Mark Thompson has Concordia Healthcare on the verge of something big
Mark Thompson is not a doctor. He’s not even a pharmacist. Indeed, he didn’t know anything about the health-care industry when he entered it in 2001 after a headhunter came looking for someone to do in-house legal work for Biovail Corp. But investors can be forgiven if they feel this lawyer turned budding pharma magnate has the right prescription for success. Thompson founded Concordia Healthcare Corp. in December 2012 and took it public a year later. Since then, its stock has grown 1,264%, from around $7.50 to more than $90 as of mid-September, a week after he pulled off the biggest deal in Concordia’s short existence: a US$3.5-billion stock-and-cash deal for Amdipharm Mercury Ltd., otherwise better know as AMCo, a London-based multinational pharma with well over 100 products and a geographical reach into more than 100 countries.
It’s the kind of bold deal investors have been waiting for from what one analyst referred to as a baby version of Valeant Pharmaceuticals International Inc., which has grown into one of Canada’s biggest companies by market cap by making a seemingly neverending series of acquisitions. Such comparisons often rankle execs at the smaller company, but Thompson doesn’t shy away from them. “It doesn’t bug me. Mike Pearson has done an amazing job of growing Valeant,” he says. “The opportunity size that moves our needle is still very much smaller than what would move Valeant’s needle. We have some development work ongoing, but so does Valeant, so there really aren’t a huge amount of differences between what the organizations do.”
Nevertheless, the AMCo deal wouldn’t have even happened six months ago. The math, Thompson says, simply wouldn’t have worked. But that was before he pulled the trigger on a smaller deal, buying 18 products from Covis Pharma SARL and Covis Injectables SARL for US$1.2 billion. He will soon have his sights on even bigger fish. “Pre-Covis, we couldn’t have done this deal. After Covis, we can do this deal,” he says. “Now after this deal closes, we could do something that is larger than this transaction, once we get to this place where we can financially achieve that.”
That said, the AMCo deal will transform Concordia from a regional player to a global entity.
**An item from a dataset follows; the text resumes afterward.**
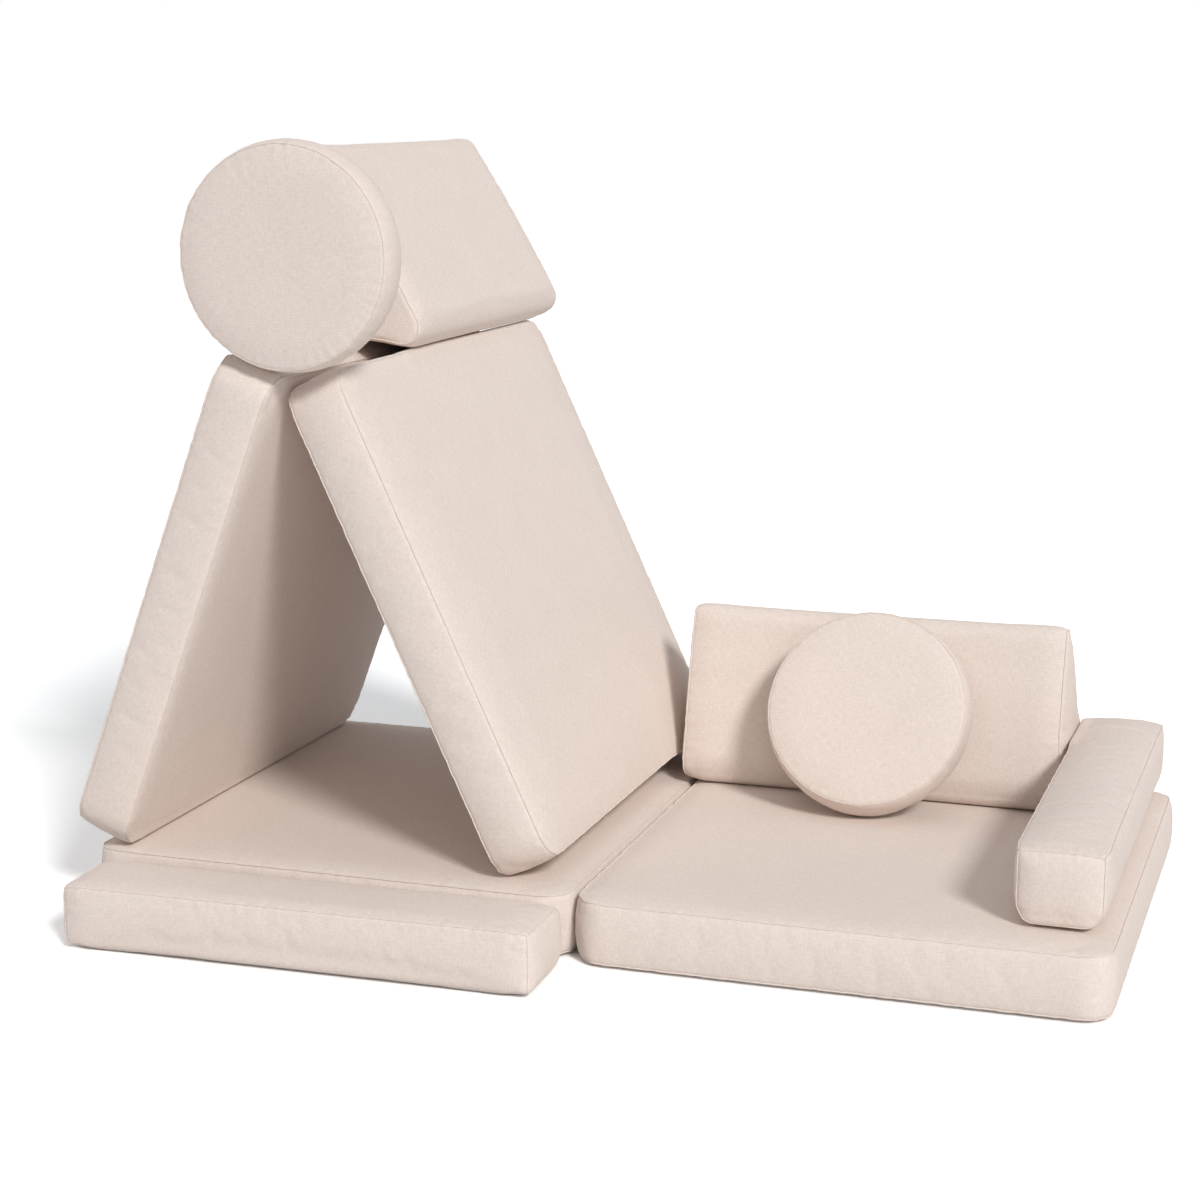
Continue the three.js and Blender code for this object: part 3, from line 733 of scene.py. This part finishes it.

Concordia started with three products and sold them only in the U.S. Once the deal closes, it will have
more than 200 products and be able to sell them — and any others it acquires — into over 100 countries. It also gets a “centre of excellence” in India that has 200 employees doing back-office work such as regulatory paperwork, supply chain and finance, much of it the type of work that Concordia currently outsources. “We’ll have this global machine that we can drop more products into on a very seamless basis,” he says. “It really opens up the world for new and interesting deals. The amount of inbound stuff we get now is more than we have ever had.”
It’s a long way from the Hill where Thompson worked after graduating with a law degree from the University of Ottawa. He then worked for a couple of years at Osler, Hoskin & Harcourt LLP, where he realized practising law was not something he wanted to do, and then a couple of years doing business development at Imax Corp., where he realized that the punishing travel schedule he was on wasn’t good for a father of three young children. Fortuitously, that’s when Biovail’s headhunter came calling. “I knew nothing about the industry at that point, and that was at the start of 2001,” he says. “I didn’t know anything about Biovail either when I went there.”
But he figured that health care was recession proof, and that idea has held up to this day. Although pharma valuations are soaring, particularly in Canada where investors plow into the sector as they flee energy and resources, Thompson isn’t too worried about a possible reversal if those two sectors rebound. He admits it can be frustrating to watch his stock swing because of headwinds caused by the slumping resource sectors, but says health care typically performs well because medicine is at the top of people’s hierarchy of needs. And, for the most part, the expenses to create Concordia’s drugs have already long since passed, so the company is in the collection phase of those drugs’ lifecycles, which can be extended ones.
“Old products that work continue to be prescribed for a long, long time,” Thompson says. “Donnatal, which is still our biggest product, was approved in 1936 and there are still 400,000 prescriptions written in the U.S. every year for that product. The reason for that is it works.” Much like his M&A strategy so far.